I reassured her that my lingo was typical recovery stuff and not to worry. But… She’s a mom and she will anyway! Based on her experience she has plenty of reason too as well ;0)
The gift for me today is I have nothing to hide. I figure if you knew me then when I was out running and gunning it was no big secret I had a problem so clearly something is different and why not share my solution?!
I’m not ashamed of my past today. I’ve made amends for my wrongs and continue to clear away the wreckage of my past. My past IS my greatest asset! I can’t keep what I have unless I give it away. So here I am stripped of any secrets and sharing with you who I am today because of who I was yesterday. I am grateful. I’m grateful that even my in-laws love me and yes I them. I’m grateful my own family loves me! I’m grateful that not only do they all love me but that I have a new adoptive and (quite dysfunctional family I might add) in the program who loves me and has my back as I have theirs.

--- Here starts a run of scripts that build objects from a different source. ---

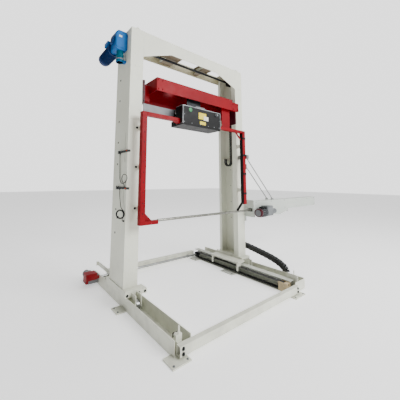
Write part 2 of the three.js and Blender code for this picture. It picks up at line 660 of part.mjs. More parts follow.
// A point of the coil: out from its centre at an angle from the top, in its own upright plane.
const yaw = (COIL.yaw / 180) * Math.PI;
const coilAxis = new THREE.Vector3(Math.cos(yaw), Math.sin(yaw), 0);
function coilPoint(angle, radius, along) {
  const across = new THREE.Vector3(Math.sin(yaw), -Math.cos(yaw), 0);
  return new THREE.Vector3(...COIL.centre)
    .addScaledVector(across, Math.sin(angle) * radius)
    .addScaledVector(new THREE.Vector3(0, 0, 1), Math.cos(angle) * radius)
    .addScaledVector(coilAxis, along)
    .toArray();
}

// The coil's outer shape, grown by a margin where its neighbours are cut to it.
function coilRing(margin) {
  const [r0, r1] = [COIL.inner - CABLE.r - 1 - margin, COIL.outer + CABLE.r + 1 + margin];
  const [a0, a1] = [-CABLE.r - 1 - margin, COIL.rise + 1 + margin];
  const c = 4;
  const profile = [[r0, a0 + c], [r0 + c, a0], [r1 - c, a0], [r1, a0 + c], [r1, a1 - c], [r1 - c, a1],
    [r0 + c, a1], [r0, a1 - c], [r0, a0 + c]];
  const geometry = new THREE.LatheGeometry(profile.map(([r, a]) => new THREE.Vector2(r, a)), 36);
  const turn = new THREE.Quaternion();
  turn.setFromUnitVectors(new THREE.Vector3(0, 1, 0), coilAxis);
  geometry.applyQuaternion(turn);
  geometry.translate(...COIL.centre);
  return toManifold(geometry);
}
put("sensor_cable_coil", coilRing(0), "rubber");

const coilStart = (COIL.start / 180) * Math.PI;
const coilEnd = ((COIL.start + COIL.sweep) / 180) * Math.PI;
put("sensor_cable_lead", cut(cord([
  [-14, 140, LOWER_ARM - 18 - GAP], [-14, 140, 1190], [-14, 138, 1168], [-15, 130, 1135],
  [-18, 114, 1102], [-23, 92, 1070], [-30, 64, 1040], [-35, 40, 1018],
  coilPoint(coilStart - 0.25, COIL.outer + 3, 0), coilPoint(coilStart, COIL.outer, 0),
  coilPoint(coilStart + 0.2, COIL.outer, 0),
], CABLE.r, 16), [coilRing(GAP)]), "rubber");
put("sensor_cable_tail", cut(cord([
  coilPoint(coilEnd - 0.3, COIL.inner, COIL.rise - 4), coilPoint(coilEnd, COIL.inner, COIL.rise + 1),
  [-19.5, 18, 932], [-21, 24, 913], [-22, 29, 898], [-20.5, 33, 884], [-16, 35, 877],
  [-12, 35, 876], [CABLE.columnGland[0] - GAP, CABLE.columnGland[1], CABLE.columnGland[2]],
], CABLE.r, 12), [coilRing(GAP)]), "rubber");

// ---- origin at the middle of the footprint, on the floor ----
const bounds = new THREE.Box3().setFromObject(group);
const middle = bounds.getCenter(new THREE.Vector3());
for (const mesh of group.children) {
  mesh.geometry.translate(-middle.x, -middle.y, -bounds.min.z);
}

export default group;
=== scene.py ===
"""Travelling-portal pallet strapping machine: the looks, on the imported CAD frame. Metres."""

import math

import bmesh
import bpy
from mathutils import Matrix, Vector


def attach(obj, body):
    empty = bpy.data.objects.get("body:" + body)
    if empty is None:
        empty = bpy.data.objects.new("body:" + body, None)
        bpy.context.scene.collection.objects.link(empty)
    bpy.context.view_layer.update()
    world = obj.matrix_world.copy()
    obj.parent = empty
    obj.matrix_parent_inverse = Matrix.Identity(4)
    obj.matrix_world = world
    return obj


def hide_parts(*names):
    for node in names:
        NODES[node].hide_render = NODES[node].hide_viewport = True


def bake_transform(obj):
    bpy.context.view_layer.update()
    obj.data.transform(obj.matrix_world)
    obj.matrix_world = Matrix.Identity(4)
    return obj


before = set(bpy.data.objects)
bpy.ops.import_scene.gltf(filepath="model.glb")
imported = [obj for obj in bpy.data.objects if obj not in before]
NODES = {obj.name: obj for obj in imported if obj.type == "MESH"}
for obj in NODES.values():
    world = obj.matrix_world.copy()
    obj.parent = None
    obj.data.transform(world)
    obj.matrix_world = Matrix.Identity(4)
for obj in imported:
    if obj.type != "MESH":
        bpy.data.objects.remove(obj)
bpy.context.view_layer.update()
SCENE = bpy.context.scene

# Places are in millimetres from the portal's front left corner on the floor.
PORTAL_CORNER = Vector((1930.5, 143.0, 0.0))
PORTAL_WIDTH = 2006

# The ways that screws, shafts and caps point.
TO_LEFT, TO_RIGHT = (-1, 0, 0), (1, 0, 0)
TO_FRONT, TO_REAR = (0, -1, 0), (0, 1, 0)
UPWARD, DOWNWARD = (0, 0, 1), (0, 0, -1)


def at(x, y, z):
    """A point of the machine, given in millimetres from the portal's corner, in the row frame."""
    return (Vector((x, y, z)) - PORTAL_CORNER) / 1000


# ---- camera ----
CAMERA_PLACE = (-1147.5, -2451.3, 1308.1)
YAW, PITCH, ROLL = math.radians(37.5378), math.radians(7.1475), math.radians(0.3755)
SENSOR_WIDTH, FOCAL_LENGTH = 36, 21.72
SHIFT_X, SHIFT_Y = 0.0486, -0.1232


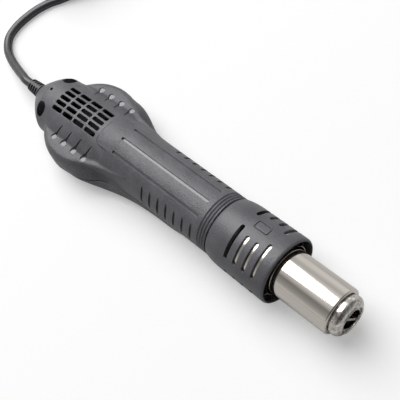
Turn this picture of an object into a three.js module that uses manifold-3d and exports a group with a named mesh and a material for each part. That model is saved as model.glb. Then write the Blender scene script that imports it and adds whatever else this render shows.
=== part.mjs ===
// Hot air rework handpiece: a moulded housing with a fan bulge at its rear, a vented collar,
// a steel barrel with an outlet cap, and a round cable that ends in a circular connector.
// Lengths are in millimetres. In the tool's own frame x runs along the barrel's axis, from the
// housing's rear face towards the outlet, z is up and the axis lies at y = 0, z = 0.

import * as THREE from 'three';
import { mergeVertices } from 'three/addons/utils/BufferGeometryUtils.js';
import Module from 'manifold-3d';

const wasm = await Module();
wasm.setup();

// Fits
const GAP = 0.3; // clearance between seated pieces
const SEAM_GAP = 0.3; // shadow line between the two shells
const SEAT = 0.05; // under a screw's head
const WALL = 1.8; // moulded wall of the housing
const ROUND = 32; // facets round a large turned form
const CAVITY_ROUND = 16; // facets round the hollow inside the housing
const SMALL_ROUND = 10; // facets round a small turned form

// Barrel, cap and what they hold
const BARREL_RADIUS = 11; // a nozzle with a 22 mm bore slides over it
const BARREL_WALL = 0.7;
const BARREL_LIP = 0.8; // thickness of the turned ends
const BARREL_REACH = 54.9; // from the seat to the front end
const CAP_RADIUS = 9.5;
const CAP_LENGTH = 4.9;
const CAP_NECK_RADIUS = 8.8;
const CAP_MOUTH_RADIUS = 6;
const CAP_FLANGE = 1.6;
const BAFFLE_THICKNESS = 1.4;
const BAFFLE_BAR = 1.3;
const MICA_RADIUS = 9.6;
const MICA_WALL = 0.5;
const CORE_RADIUS = 7.2;
const CORE_FIN = 1.9;
const WIRE_RADIUS = 0.4;
const WIRE_PITCH = 4.4;
const WIRE_LOOPS = 9;
const THERMOCOUPLE = { radius: 0.75, y: 3, z: 3 };
const PLATE_RADIUS = 13;
const PLATE_THICKNESS = 1;
const PLATE_HOLE = { circle: 8.3, radius: 2.5 };

// Handle
const HANDLE_RADIUS = 14.75;
const HANDLE_REAR_RADIUS = 14.95;
const HANDLE_END = 133; // where the collar's rear edge begins
const TAPER_START = 86;
const TAPER_END = 100;
const PANEL_START = 58.9; // step line of the raised top panel
const PANEL_LENGTH = 13.1; // beyond it the panel is flush with the handle
const PANEL_HALF_ANGLE = 35.5;
const GROOVE_WIDTH = 1.4;
const GROOVE_DEPTH = 0.6;
const GROOVE_START = 70.2;
const GROOVE_END = 125.5;
const GROOVE_ANGLE = 29.5; // the side grooves, each way from the top
const RIB_COUNT = 7;
const RIB_START = 93.3;
const RIB_PITCH = 5.15;
const RIB_WIDTH = 1.3;
const RIB_ANGLE = 67.5; // middle of each rib groove, each way from the top
const RIB_DEPTH = 0.85;
const RING_PLACES = [128.7, 130.2, 131.7];
const RING_WIDTH = 0.7;
const RING_DEPTH = 0.5;
const SPIGOT_RADIUS = 13.4; // the collar screws on to it
const SPIGOT_LENGTH = 7;
const SPIGOT_BORE = 12;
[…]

They might not all like me but I know without a shadow of a doubt that if my recovery was in danger they too would be there for me. What a gift the life I have today. Excited to go on a road trip to see all my out-laws for Thanksgiving. Hoping Mama G made my son something awesome to wear. She makes super cute kids clothes and I feel blessed yet again that I have such a neat family.
Check her unique handcrafted kids clothes out at http://www.smallfriesdesigns.com
Headed into the deep woods in Northern Idaho for my husband’s birthday Thanksgiving & to celebrate his 7th anniversary in recovery! So until we return to cell, internet and any other technology have a great holiday!
And if you’re not in the USA, like myself I don’t need a designated day to be Thankful even in the toughest of moments I can find some gratitude! Gobble, Gobble!